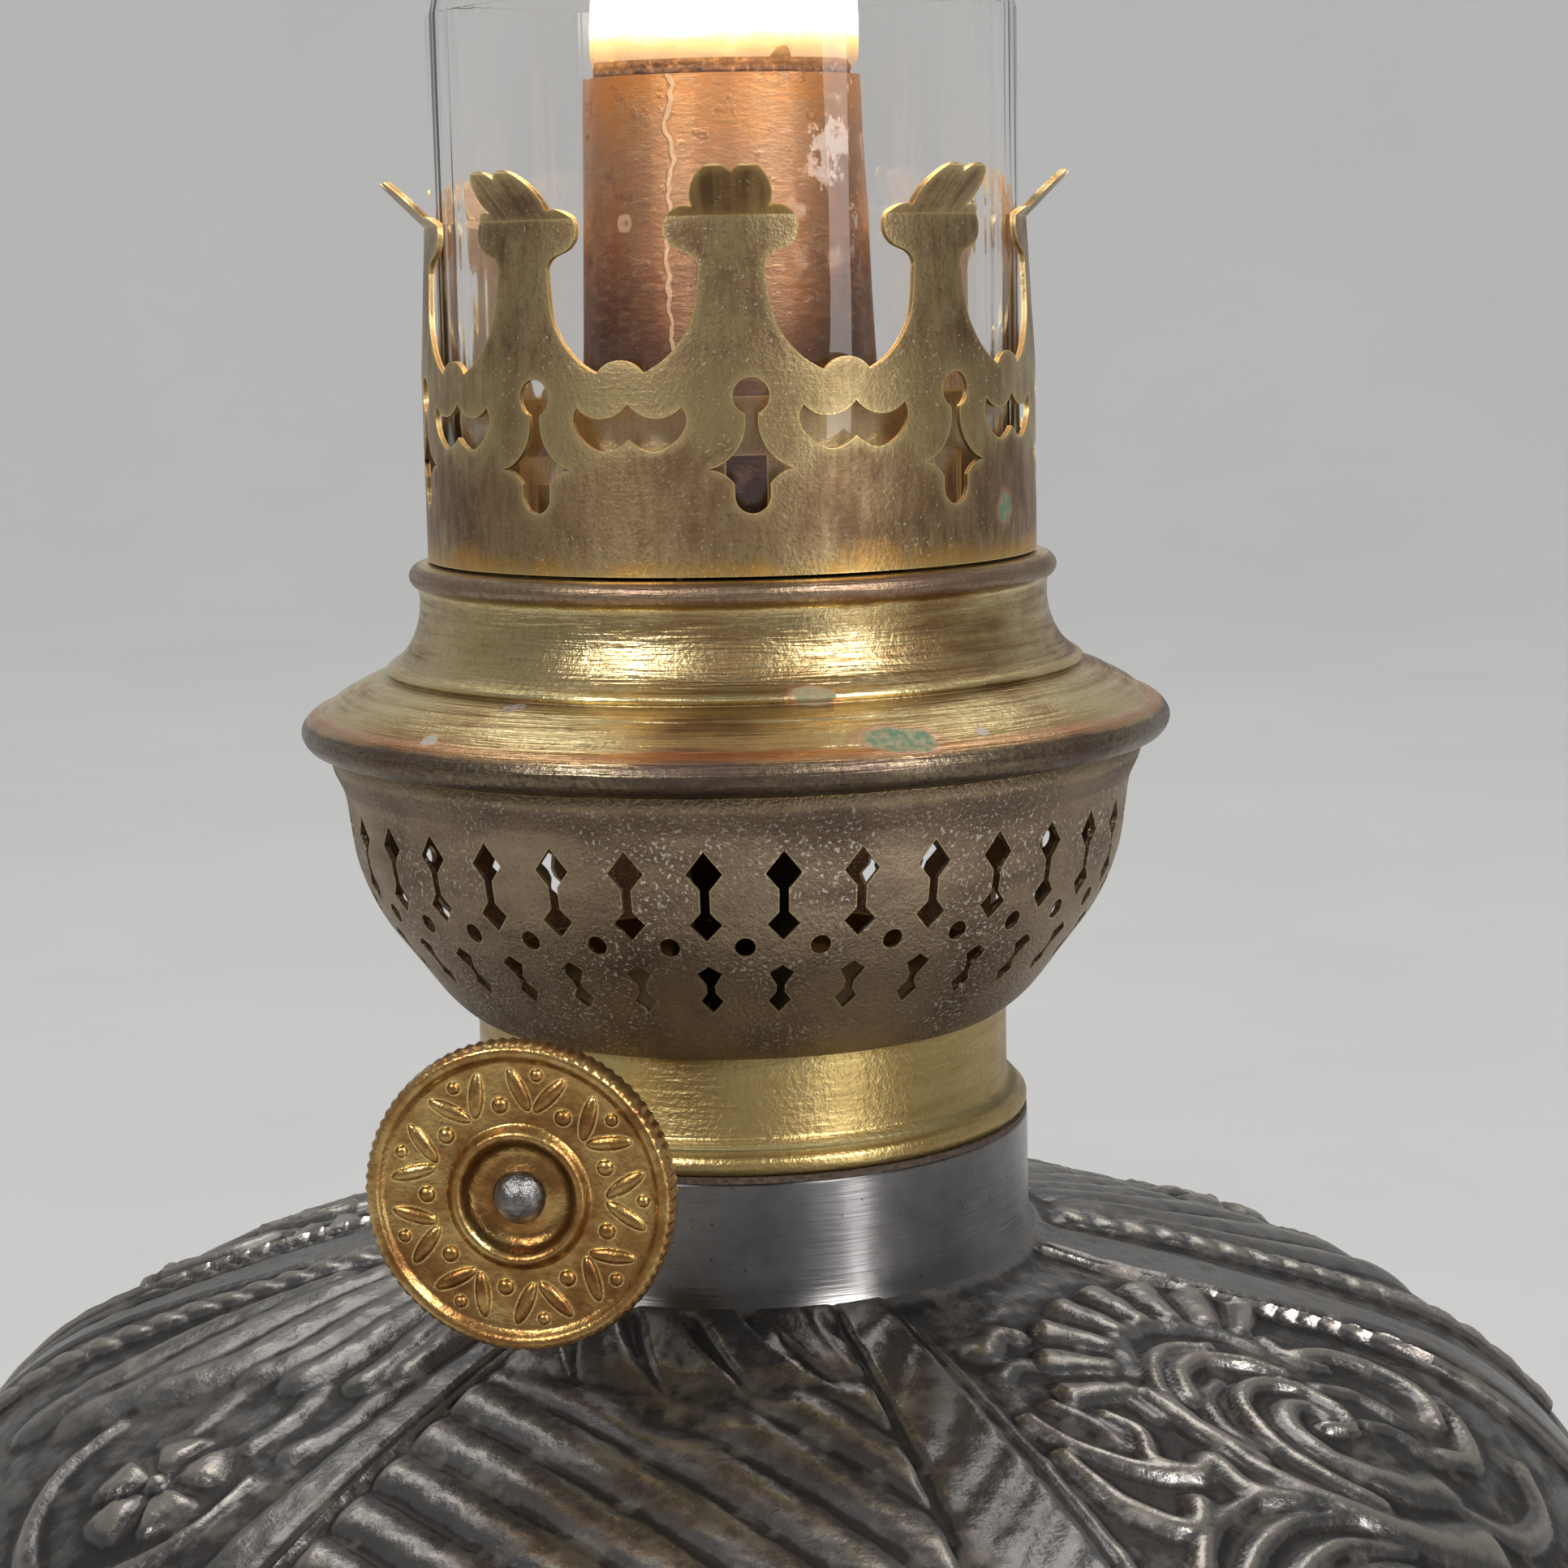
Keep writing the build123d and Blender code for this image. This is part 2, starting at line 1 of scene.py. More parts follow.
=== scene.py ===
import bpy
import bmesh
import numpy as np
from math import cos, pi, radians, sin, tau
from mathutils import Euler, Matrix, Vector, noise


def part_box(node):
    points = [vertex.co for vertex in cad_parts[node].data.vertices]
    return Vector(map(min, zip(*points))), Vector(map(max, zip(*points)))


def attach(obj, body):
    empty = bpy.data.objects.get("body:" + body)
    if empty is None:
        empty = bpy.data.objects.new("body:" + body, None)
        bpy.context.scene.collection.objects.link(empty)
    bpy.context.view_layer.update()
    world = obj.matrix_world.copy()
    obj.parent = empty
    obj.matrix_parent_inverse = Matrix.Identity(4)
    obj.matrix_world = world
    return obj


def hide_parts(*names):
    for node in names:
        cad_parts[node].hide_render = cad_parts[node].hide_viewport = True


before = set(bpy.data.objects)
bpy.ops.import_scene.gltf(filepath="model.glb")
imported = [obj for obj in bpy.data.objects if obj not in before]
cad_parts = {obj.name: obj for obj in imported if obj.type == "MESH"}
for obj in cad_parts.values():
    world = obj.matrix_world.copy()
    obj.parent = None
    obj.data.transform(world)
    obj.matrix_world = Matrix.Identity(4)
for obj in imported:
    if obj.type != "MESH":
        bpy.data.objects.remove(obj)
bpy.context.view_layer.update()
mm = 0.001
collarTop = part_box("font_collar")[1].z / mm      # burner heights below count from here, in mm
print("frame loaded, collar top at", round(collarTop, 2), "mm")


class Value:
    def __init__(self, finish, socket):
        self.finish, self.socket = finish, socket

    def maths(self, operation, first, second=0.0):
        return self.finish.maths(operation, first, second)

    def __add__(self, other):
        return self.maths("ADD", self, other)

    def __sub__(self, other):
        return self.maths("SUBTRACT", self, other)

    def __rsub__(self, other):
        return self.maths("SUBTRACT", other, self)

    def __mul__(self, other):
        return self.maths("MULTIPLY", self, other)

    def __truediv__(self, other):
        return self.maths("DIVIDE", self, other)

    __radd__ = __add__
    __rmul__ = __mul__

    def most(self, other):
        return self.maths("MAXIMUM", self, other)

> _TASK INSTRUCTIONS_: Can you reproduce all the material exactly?

> _RESPONSE TO THIS TASK_:
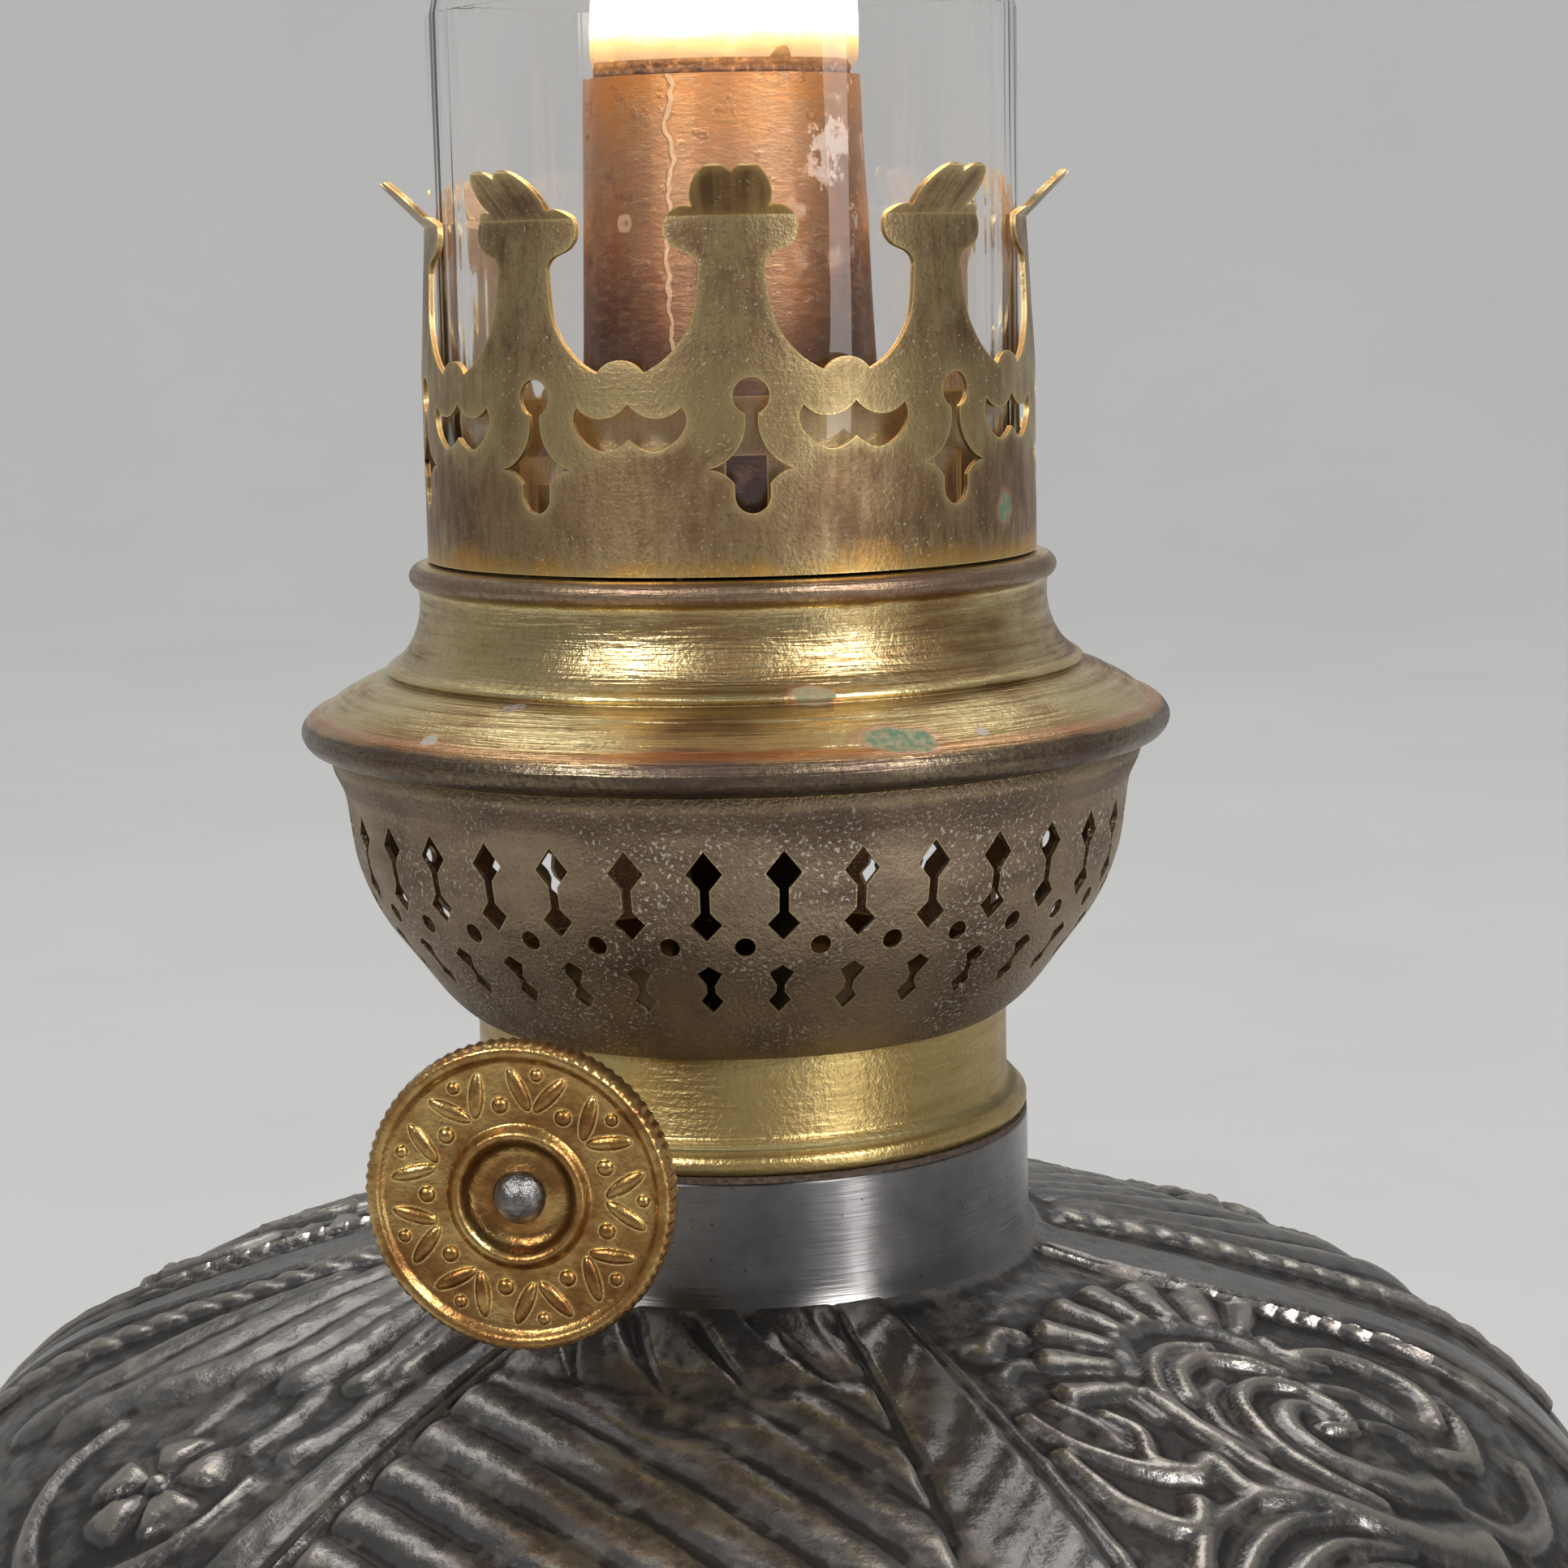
Keep writing the build123d and Blender code for this image. This is part 2, starting at line 1 of scene.py. More parts follow.
=== scene.py ===
import bpy
import bmesh
import numpy as np
from math import cos, pi, radians, sin, tau
from mathutils import Euler, Matrix, Vector, noise


def part_box(node):
    points = [vertex.co for vertex in cad_parts[node].data.vertices]
    return Vector(map(min, zip(*points))), Vector(map(max, zip(*points)))


def attach(obj, body):
    empty = bpy.data.objects.get("body:" + body)
    if empty is None:
        empty = bpy.data.objects.new("body:" + body, None)
        bpy.context.scene.collection.objects.link(empty)
    bpy.context.view_layer.update()
    world = obj.matrix_world.copy()
    obj.parent = empty
    obj.matrix_parent_inverse = Matrix.Identity(4)
    obj.matrix_world = world
    return obj


def hide_parts(*names):
    for node in names:
        cad_parts[node].hide_render = cad_parts[node].hide_viewport = True


before = set(bpy.data.objects)
bpy.ops.import_scene.gltf(filepath="model.glb")
imported = [obj for obj in bpy.data.objects if obj not in before]
cad_parts = {obj.name: obj for obj in imported if obj.type == "MESH"}
for obj in cad_parts.values():
    world = obj.matrix_world.copy()
    obj.parent = None
    obj.data.transform(world)
    obj.matrix_world = Matrix.Identity(4)
for obj in imported:
    if obj.type != "MESH":
        bpy.data.objects.remove(obj)
bpy.context.view_layer.update()
mm = 0.001
collarTop = part_box("font_collar")[1].z / mm      # burner heights below count from here, in mm
print("frame loaded, collar top at", round(collarTop, 2), "mm")


class Value:
    def __init__(self, finish, socket):
        self.finish, self.socket = finish, socket

    def maths(self, operation, first, second=0.0):
        return self.finish.maths(operation, first, second)

    def __add__(self, other):
        return self.maths("ADD", self, other)

    def __sub__(self, other):
        return self.maths("SUBTRACT", self, other)

    def __rsub__(self, other):
        return self.maths("SUBTRACT", other, self)

    def __mul__(self, other):
        return self.maths("MULTIPLY", self, other)

    def __truediv__(self, other):
        return self.maths("DIVIDE", self, other)

    __radd__ = __add__
    __rmul__ = __mul__

    def most(self, other):
        return self.maths("MAXIMUM", self, other)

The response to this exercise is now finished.